Discussion in 'Journalism topics only' started by flexmaster33, Mar 22, 2010.

  1. Ace

    Ace Well-Known Member

    Very true. And if you use that as your out, be prepared to hear about it if you DO cover hockey or lacrosse or cornhole or whatever.
     
  2. HanSenSE

    HanSenSE Well-Known Member

    Or they may start an orgy. Think very carefully about what may result.
     
  3. bigblueman

    bigblueman Member

    OK, I'll fall on the grenade.

    They work just as hard as the football kids do.
     
  4. jlee

    jlee Well-Known Member

    In either case, they won't call you any more. But in the latter scenario, you might want them to.
     
  5. flexmaster33

    flexmaster33 Well-Known Member

    Our basic policy is that dance team and cheerleading are considered "activities." We'll put in results on rare occasions, but leave the feature-type stories to our schools/feature reporters.

    The next level is club sports such as water polo and bowling in our area, which get middling coverage, while we concentrate our efforts, like most, on the main school/state-sanctioned sports.

    This time dance ended up with a two-paragraph brief, and I squeezed in a nice photo that one of the parents (a professional photographer) took. It will be enough to appease most, but I doubt it's the grandiose coverage that this lady I've been dealing with is expecting. :)
     
  6. flexmaster33

    flexmaster33 Well-Known Member

    should also mention it's tucked inside in a corner on our Scoreboard page.
     
  7. schiezainc

    schiezainc Well-Known Member

    So, got a message today on our phone system.

    "Um, hi. My name is "Idiot Parent" and I just wanted to complain about something. In this week's paper, there's a small article on the Podunk High Cheerleading team winning at states and a much larger article on the Bumfuck girls basketball team making it to the semifinals. I don't know why this is. The Bumfucks always go to states and the Podunk Cheerleading team did really well. I think they should have had a huger (sic) article and wonder what you're going to do. Also, I've noticed you guys don't acknowledge middle school sports and I wonder if you know that middle schoolers are the high schoolers of tomorrow."

    First off, huger? Really?

    Second, fuck you.

    Third, cheerleading is not a sport. That we even acknowledged the cheerleading team's performance at states (They won the 'Small School' title and finished eighth overall, not first overall you stupid c**t) is a miracle in and of itself and if you don't like it, feel free to turn to the other weekly newspaper in town, which by the way hasn't covered any kind of cheerleading in at least five years, and or the state's daily newspaper, which didn't even mention your local school.
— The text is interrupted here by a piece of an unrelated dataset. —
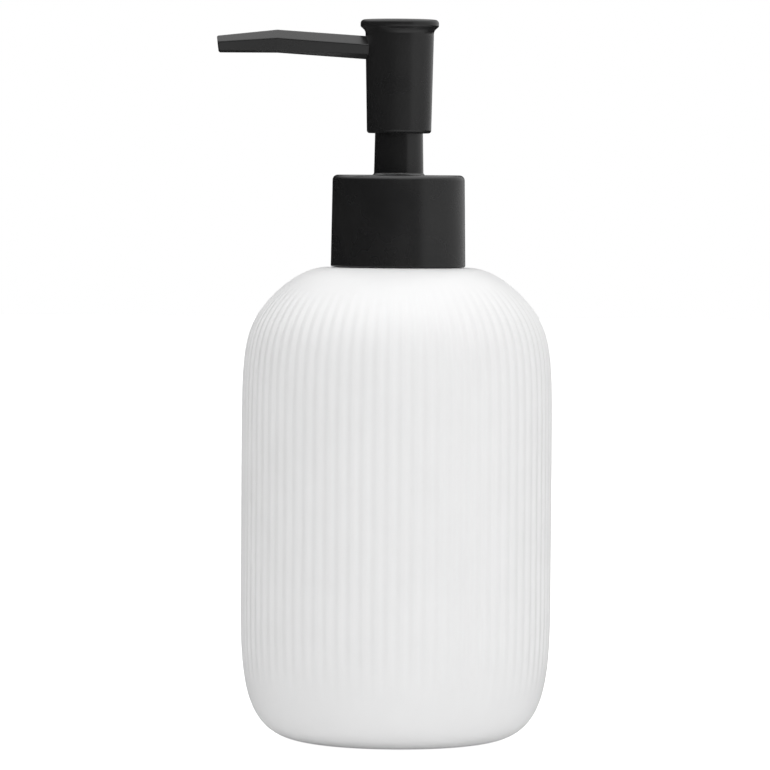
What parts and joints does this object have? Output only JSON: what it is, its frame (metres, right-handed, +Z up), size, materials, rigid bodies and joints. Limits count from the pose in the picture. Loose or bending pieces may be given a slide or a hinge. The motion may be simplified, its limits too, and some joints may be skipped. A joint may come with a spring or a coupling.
{
  "type": "soap pump dispenser",
  "caption": "Press-top pump bottle for liquid soap: round reeded bottle, screw collar, spring pump with a swivelling press head and long faceted nozzle.",
  "frame": {"origin": "middle of the bottle's flat base", "axes": "+Z up along the bottle's axis, the nozzle points along -X at rest"},
  "size_m": [0.0835, 0.0768, 0.1784],
  "materials": {
    "bottle_white": "satin",
    "pump_black": "satin",
    "pump_natural": "natural polypropylene, satin",
    "cap_black": "moulded, satin",
    "seal_white": "soft polyethylene",
    "steel": "drawn stainless wire and ball"
  },
  "bodies": {
    "bottle": {"bottle": "bottle_white"},
    "pump_unit": {"pump_housing": "pump_natural", "chaplet": "pump_black", "neck_gasket": "seal_white", "ball_cage": "pump_natural", "dip_tube": "pump_natural"},
    "collar": {"screw_cap": "cap_black", "collar_shell": "pump_black"},
    "spring_top": {"return_spring": "steel"},
    "piston": {"piston": "seal_white"},
    "plunger": {"pump_stem": "pump_natural", "stem_plug": "pump_natural", "pump_head": "pump_black", "nozzle": "pump_black"},
    "ball": {"inlet_ball": "steel"}
  },
  "joints": [
    {"name": "pump_lift", "type": "slide", "parent": "bottle", "child": "pump_unit", "axis": [0, 0, 1], "range_m": [0, 0.00635]},
    {"name": "collar_turn", "type": "hinge", "parent": "pump_unit", "child": "collar", "pos_m": [0, 0, 0.13], "axis": [0, 0, 1], "range_deg": [0, 540]},
    {"name": "pump_stroke", "type": "slide", "parent": "pump_unit", "child": "spring_top", "axis": [0, 0, -1], "range_m": [0, 0.01], "stiffness_N_per_m": 890, "springref_m": -0.007, "deforming": ["return_spring"]},
    {"name": "head_swivel", "type": "hinge", "parent": "spring_top", "child": "plunger", "pos_m": [0, 0, 0.16], "axis": [0, 0, 1], "continuous": true},
    {"name": "piston_slip", "type": "slide", "parent": "spring_top", "child": "piston", "axis": [0, 0, 1], "range_m": [0, 0.00085]},
    {"name": "inlet_ball_lift", "type": "slide", "parent": "pump_unit", "child": "ball", "axis": [0, 0, 1], "range_m": [0, 0.0012]}
  ],
  "couplings": [
    {"joint": "collar_turn", "follows": "pump_lift", "rad_per_m": 1484.2}
  ]
}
    Lastly, no, we don't cover middle school sports. Want to know why? Because no one gives a shit.

    -SchiezaInc

    P.S. Next time leave some contact info so I can call you and let you know just how dumber you really are.
     
  8. Ace

    Ace Well-Known Member

    I love the middle schoolers are the high schoolers of tomorrow line.

    If he has said that over the phone, I would have replied:

    "You are absolutely right. And we'll cover them tomorrow."
     
  9. rpmmutant

    rpmmutant Member

    I had an AYSO coach tell me the same thing about the players of tomorrow. I told them we barely have enough space to cover the players of today, meaning kids in high school and college. When the AYSO players of tomorrow start playing in high school and college, then they will get their coverage.
     
  10. flexmaster33

    flexmaster33 Well-Known Member

    Good stuff guys...our new phone system allows us to "reply" to those anonymous complainers by dialing the number the call came in on...you can't imagine the shocked people I've called back saying "Yes, I heard you had a complaint about coverage...", followed on the other end by either a click or more often "Uh, um, yes, uh..."

    love it.
     
  11. I love the moment when you ask a question that makes people realize how trifle their things like dance championships are. Like when some dance mom calls and pitches a story about how the local team won a national championship. And then you ask through what organization. Oh, The Southeastern Dance League? Ok. How many teams were at the national competition? Oh, nine? OK. Oh, and did you have to win regional tournaments to get there, or how did you get a berth there? Oh, you did car washes? To raise money to pay to have the chance to win a national championship? Between eight other teams that were good... at washing cars? And all from three different states? Oh, OK. Yes, I understand they still had to work hard.

    I used to work at a small-town daily where every three months, like clockwork, a local dance and gymnastics studio would buy a national championship.
     
  12. Inky_Wretch

    Inky_Wretch Well-Known Member

    I'll trade your dance team mom for the homeschool basketball parent wanting coverage for the national* championship her kid's team won#.

    * - If by "national" you mean "teams from 11 states competed."
    # - If by "won" you mean "the local team was one of 15 boys teams named national champions in the same age group, since each age group had three divisions which were then subdivided into five classifications."